**Set task:**
All the data should come back exactly as it was given.

**Source material:**
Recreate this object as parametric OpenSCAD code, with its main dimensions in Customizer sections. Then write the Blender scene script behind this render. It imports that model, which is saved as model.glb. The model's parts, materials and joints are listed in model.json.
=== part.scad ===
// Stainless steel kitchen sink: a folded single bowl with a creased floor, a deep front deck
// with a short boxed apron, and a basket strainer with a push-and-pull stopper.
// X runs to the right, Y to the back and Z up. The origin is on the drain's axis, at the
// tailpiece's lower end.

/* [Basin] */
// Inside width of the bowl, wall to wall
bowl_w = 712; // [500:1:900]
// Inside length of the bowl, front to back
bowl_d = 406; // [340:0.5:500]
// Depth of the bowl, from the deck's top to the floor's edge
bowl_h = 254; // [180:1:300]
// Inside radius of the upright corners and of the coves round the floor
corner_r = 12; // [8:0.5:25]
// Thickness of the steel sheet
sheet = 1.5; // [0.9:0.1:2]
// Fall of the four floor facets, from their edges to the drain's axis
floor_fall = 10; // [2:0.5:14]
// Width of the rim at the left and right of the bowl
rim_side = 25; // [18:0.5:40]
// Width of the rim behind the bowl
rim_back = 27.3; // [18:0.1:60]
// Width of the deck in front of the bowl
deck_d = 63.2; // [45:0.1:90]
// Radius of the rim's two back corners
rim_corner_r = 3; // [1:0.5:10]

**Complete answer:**
Recreate this object as parametric OpenSCAD code, with its main dimensions in Customizer sections. Then write the Blender scene script behind this render. It imports that model, which is saved as model.glb. The model's parts, materials and joints are listed in model.json.
=== part.scad ===
// Stainless steel kitchen sink: a folded single bowl with a creased floor, a deep front deck
// with a short boxed apron, and a basket strainer with a push-and-pull stopper.
// X runs to the right, Y to the back and Z up. The origin is on the drain's axis, at the
// tailpiece's lower end.

/* [Basin] */
// Inside width of the bowl, wall to wall
bowl_w = 712; // [500:1:900]
// Inside length of the bowl, front to back
bowl_d = 406; // [340:0.5:500]
// Depth of the bowl, from the deck's top to the floor's edge
bowl_h = 254; // [180:1:300]
// Inside radius of the upright corners and of the coves round the floor
corner_r = 12; // [8:0.5:25]
// Thickness of the steel sheet
sheet = 1.5; // [0.9:0.1:2]
// Fall of the four floor facets, from their edges to the drain's axis
floor_fall = 10; // [2:0.5:14]
// Width of the rim at the left and right of the bowl
rim_side = 25; // [18:0.5:40]
// Width of the rim behind the bowl
rim_back = 27.3; // [18:0.1:60]
// Width of the deck in front of the bowl
deck_d = 63.2; // [45:0.1:90]
// Radius of the rim's two back corners
rim_corner_r = 3; // [1:0.5:10]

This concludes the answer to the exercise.